PGIM Backs $88M Bridge Loan for Madison Capital’s 71 Fifth Avenue
The ownership duo of Madison Capital and Lubert-Adler Partners has scored an $88.5 million loan from PGIM to refinance an office and retail building near Union Square, Commercial Observer can exclusively report.
The three-year bridge loan will support the lease-up process at 71 Fifth Avenue following an $11 million renovation that upgraded common spaces, elevators and tenant spaces, per information from Madison. The New York-based investment company paid $85 million for a 99-year ground lease for the building a year and a half ago from Samco Properties and the family of WeWork real estate chief Mark Lapidus, who still own the plot of land above which the building stands between East 14th and East 15th Streets. Madison and Lubert-Adler also pay rent of $3.5 million per year to the former owners.
Home furnishings retailer Pier 1 Imports had leased nearly 18,000 contiguous square feet of space on the building’s first two floors, but the store has been split into two portions since Pier 1 vacated the space last year. Well, a holistic health care provider, will rent 13,000 square feet of the retail component for a facility to open early next year, while the remaining space is on the market for an asking rent of $425 per square foot, The New York Times reported last week.
Higher up, WeWork occupies 44,300 square feet on four floors, and other office tenants include The Gate, an advertising firm; a public relations agency called Allison + Partners and Ovation Corporate Travel, according to CoStar Group data. The 11-story building went up in 1907.
“Since acquiring 71 Fifth Avenue in 2017, we undertook efforts to modernize the property, enhance tenancy and give the building a stronger identity in the market,” Jonathan Ratner, a managing director at Madison Capital, said a statement. “PGIM was flexible in structuring the financing to meet our needs for the next phase of the investment.”

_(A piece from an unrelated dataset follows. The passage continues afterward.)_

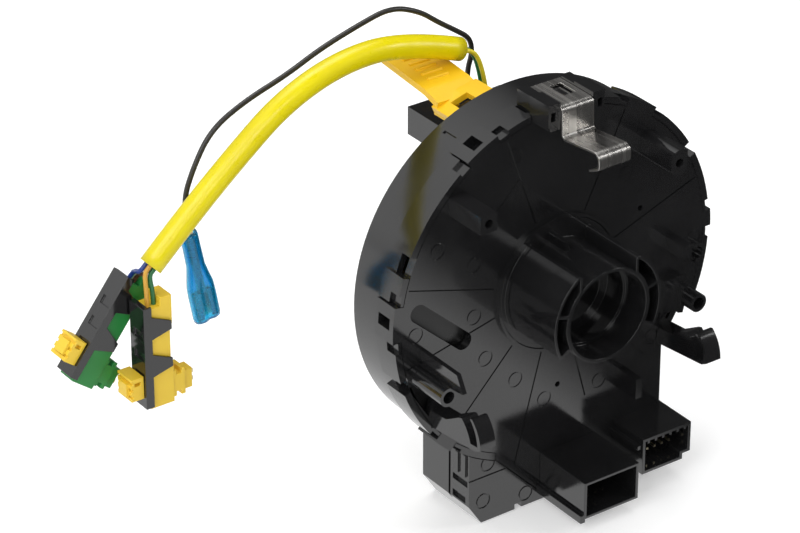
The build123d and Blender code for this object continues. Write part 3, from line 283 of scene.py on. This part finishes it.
# joined flats, a narrow bevel on the sharp edges and shading that follows the large faces
def breakEdges(node, width):
    for polygon in node.data.polygons:
        polygon.use_smooth = True
    weld = node.modifiers.new("weld", "WELD")
    weld.merge_threshold = edgeStyle["weldWithin"] * mm
    flats = node.modifiers.new("wholeFlats", "DECIMATE")
    flats.decimate_type = "DISSOLVE"
    flats.angle_limit = math.radians(edgeStyle["flatWithin"])
    bevel = node.modifiers.new("brokenEdge", "BEVEL")
    bevel.width = width * mm
    bevel.segments = edgeStyle["steps"]
    bevel.limit_method = "ANGLE"
    bevel.angle_limit = math.radians(edgeStyle["sharpFrom"])
    bevel.use_clamp_overlap = True
    bevel.miter_outer = "MITER_SHARP"  # keeps every large face whole
    shading = node.modifiers.new("evenShading", "WEIGHTED_NORMAL")
    shading.weight = edgeStyle["shadingWeight"]
    shading.keep_sharp = False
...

Steve Bailey, PGIM’s portfolio manager for real estate debt, said the building’s proximity to Union Square Park along Fifth Avenue underlay the insurance company’s confidence in its investment.
“The highly desirable location of this mixed-use property and the strength of the sponsor and their business plan make this an attractive financing opportunity that will provide income-driven cash flow over the loan term for our investors’ portfolio,” Bailey said in prepared remarks.
Headlined by investments in a new Mount Sinai Beth Israel hospital and a public-private tech training center, the area around Union Square Park has secured more than $450 million in new development money since the start of 2017, according to neighborhood business group Union Square Partnership. Over that same period, the blocks east of Avenue of the Americas between West 12th Street and West 20th Streets have tallied 20 new restaurants and 13 additional retailers. A consumer survey by the business group found that the square’s four-day-per-week Union Square Greenmarket attracts up to 344,000 shoppers on summer days.
The neighborhood’s office vacancy rate is 6.3 percent—a hair below the broader rate for Midtown South. Union Square Partnership cited asking rents for Class-A office space of $76.28 per square foot.
Representatives for Lubert-Adler did not immediately respond to inquiries.